──────── Information provided
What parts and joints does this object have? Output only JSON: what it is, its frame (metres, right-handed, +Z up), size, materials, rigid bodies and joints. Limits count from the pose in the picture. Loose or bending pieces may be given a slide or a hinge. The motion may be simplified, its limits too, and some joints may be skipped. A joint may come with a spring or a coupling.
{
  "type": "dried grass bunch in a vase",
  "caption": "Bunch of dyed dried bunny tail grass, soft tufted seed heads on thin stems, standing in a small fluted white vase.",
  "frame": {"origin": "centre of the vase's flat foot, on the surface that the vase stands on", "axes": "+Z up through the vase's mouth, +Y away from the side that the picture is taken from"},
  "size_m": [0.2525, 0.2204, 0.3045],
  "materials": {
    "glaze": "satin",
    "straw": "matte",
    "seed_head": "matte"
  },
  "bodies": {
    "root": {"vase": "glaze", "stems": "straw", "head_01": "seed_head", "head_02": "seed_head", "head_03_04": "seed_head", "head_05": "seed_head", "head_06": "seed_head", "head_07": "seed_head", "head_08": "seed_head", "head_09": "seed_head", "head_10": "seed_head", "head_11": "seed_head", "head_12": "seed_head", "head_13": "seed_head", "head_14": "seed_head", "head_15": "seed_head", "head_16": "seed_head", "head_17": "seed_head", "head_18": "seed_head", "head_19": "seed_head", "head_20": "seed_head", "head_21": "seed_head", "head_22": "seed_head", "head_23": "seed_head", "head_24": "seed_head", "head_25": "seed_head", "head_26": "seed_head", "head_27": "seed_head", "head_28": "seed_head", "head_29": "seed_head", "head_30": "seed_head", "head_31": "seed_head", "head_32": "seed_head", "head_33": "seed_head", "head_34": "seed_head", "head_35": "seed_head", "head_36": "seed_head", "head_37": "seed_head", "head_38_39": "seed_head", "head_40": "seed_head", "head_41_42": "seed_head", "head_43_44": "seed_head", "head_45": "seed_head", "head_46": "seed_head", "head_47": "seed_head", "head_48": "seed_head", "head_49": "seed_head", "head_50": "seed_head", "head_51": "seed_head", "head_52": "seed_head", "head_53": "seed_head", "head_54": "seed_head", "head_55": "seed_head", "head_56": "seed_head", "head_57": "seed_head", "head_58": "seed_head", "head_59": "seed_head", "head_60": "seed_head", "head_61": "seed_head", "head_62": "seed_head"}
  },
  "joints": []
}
────────────────
- **Your instructions**: Word for word, restate all of the data shown above.

- **Problem solution**:
What parts and joints does this object have? Output only JSON: what it is, its frame (metres, right-handed, +Z up), size, materials, rigid bodies and joints. Limits count from the pose in the picture. Loose or bending pieces may be given a slide or a hinge. The motion may be simplified, its limits too, and some joints may be skipped. A joint may come with a spring or a coupling.
{
  "type": "dried grass bunch in a vase",
  "caption": "Bunch of dyed dried bunny tail grass, soft tufted seed heads on thin stems, standing in a small fluted white vase.",
  "frame": {"origin": "centre of the vase's flat foot, on the surface that the vase stands on", "axes": "+Z up through the vase's mouth, +Y away from the side that the picture is taken from"},
  "size_m": [0.2525, 0.2204, 0.3045],
  "materials": {
    "glaze": "satin",
    "straw": "matte",
    "seed_head": "matte"
  },
  "bodies": {
    "root": {"vase": "glaze", "stems": "straw", "head_01": "seed_head", "head_02": "seed_head", "head_03_04": "seed_head", "head_05": "seed_head", "head_06": "seed_head", "head_07": "seed_head", "head_08": "seed_head", "head_09": "seed_head", "head_10": "seed_head", "head_11": "seed_head", "head_12": "seed_head", "head_13": "seed_head", "head_14": "seed_head", "head_15": "seed_head", "head_16": "seed_head", "head_17": "seed_head", "head_18": "seed_head", "head_19": "seed_head", "head_20": "seed_head", "head_21": "seed_head", "head_22": "seed_head", "head_23": "seed_head", "head_24": "seed_head", "head_25": "seed_head", "head_26": "seed_head", "head_27": "seed_head", "head_28": "seed_head", "head_29": "seed_head", "head_30": "seed_head", "head_31": "seed_head", "head_32": "seed_head", "head_33": "seed_head", "head_34": "seed_head", "head_35": "seed_head", "head_36": "seed_head", "head_37": "seed_head", "head_38_39": "seed_head", "head_40": "seed_head", "head_41_42": "seed_head", "head_43_44": "seed_head", "head_45": "seed_head", "head_46": "seed_head", "head_47": "seed_head", "head_48": "seed_head", "head_49": "seed_head", "head_50": "seed_head", "head_51": "seed_head", "head_52": "seed_head", "head_53": "seed_head", "head_54": "seed_head", "head_55": "seed_head", "head_56": "seed_head", "head_57": "seed_head", "head_58": "seed_head", "head_59": "seed_head", "head_60": "seed_head", "head_61": "seed_head", "head_62": "seed_head"}
  },
  "joints": []
}